Damn if it uses that many batteries, imagine how big it must be?


----------



## 480sparky

steelersman said:


> Damn if it uses that many batteries, imagine how big it must be?


 
I'd rather not, really. :no:


----------



## BCSparkyGirl

randas said:


> You silly kids and your 480. Come up north and play with some 600 :laughing:


ya it will put some hair on your chests.....speaking of which, time to go shave mine again.........:laughing:


----------



## BCSparkyGirl

crazymurph said:


> My wife has a 480 volt device she keeps in the bedroom


did she say where she got it perhaps?:whistling2:


----------



## slow cooker

Frasbee said:


> I still don't f*cking get this amperage/voltage thing.
> 
> Does voltage even matter at all?!


That is like asking does a wedding ring mean anything. brief answer sometimes yes. firstly we look at the overall effect or outcome, this is best described as power. the formula states that p=VI, since V is an incumbent part of the power formula it must be taken into consideration. We know that the human body and its nervous system react to micro amps, therefore we require minimal current to interact with the natural body functions these include the heart and brain. This then begs the question what must we have for an external stimulii to be able to interefere with our own natural electrical system. This answer is a circuit, what then stops a circuit becoming a circuit? this answer is resistance, resistance can be Air between two live wires or that of the human body. 

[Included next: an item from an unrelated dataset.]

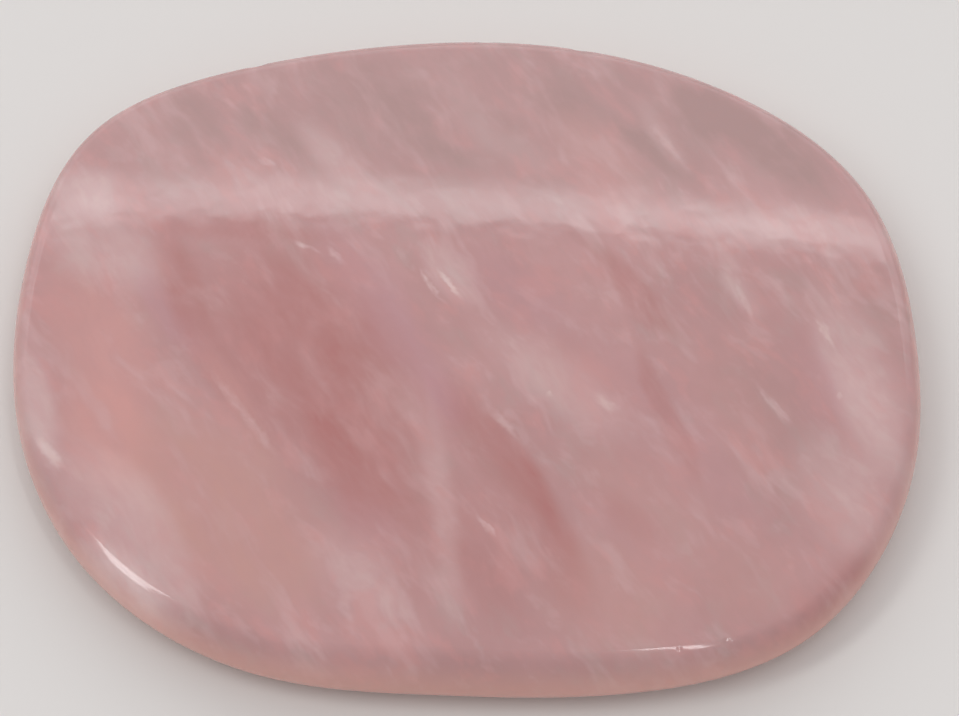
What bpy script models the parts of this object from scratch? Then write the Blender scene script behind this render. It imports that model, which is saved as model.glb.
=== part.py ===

This is where Voltage comes into it, we as electricians will surely die if any wire we touch that has a route to ground through us and sufficient voltage to push the circuit through us.

Voltage is the driving force or pressure to make the circuit, consider it rhe most critical element in the equation.


----------



## slow cooker

crazymurph said:


> My wife has a 480 volt device she keeps in the bedroom


Sheees!!!!, Do I know your or your wife? whats your address and phone number again? :tt2: I guess you work long hours like me? I tend to work a half hour less than most good looking busy sparkies.:laughing: By the way its the fistatron thats 480v and the ring puncher thats 120v what ever you do man don't confuse them


----------



## drsparky

randas said:


> You silly kids and your 480. Come up north and play with some 600 :laughing:


I thought you hosers used 575.


----------



## RIVETER

*What voltage kills most*

Sometimes by the time I get my thoughts into writing it looks different than what I thought. If you were wondering if more people are killed by lower voltages than higher, I would say YES. It is the lower voltages that we are most involved with. However, more attention has to be paid to the neutrals. Though they are at GROUND potential,they are deadly. In a properly grounded electrical system there is no potential from the neutral to ground but if you become in series with the neutral by BREAKING a joint, you are the load and therefore the DIFFERENCE OF POTENTIAL.

QUOTE; Electricity is absolutely useless without a difference of potential.

RIVETER


----------



## steelersman

Do you rivet a lot of things, hence the name?


----------



## BCSparkyGirl

I found his post to be riveting!


----------



## 480sparky

BCSparkyGirl said:


> I found his post to be riveting!


----------



## Mike_586

drsparky said:


> I thought you hosers used 575.


347/600 and the odd place might have 277/480.


----------



## BCSparkyGirl

480sparky said:


>


thats neat, where didja dig that up from?


----------



## Toronto Sparky

13.8 KV will take you out cleanly.

I'm told that the 600 vdc that we use for the subway here really bites hard too.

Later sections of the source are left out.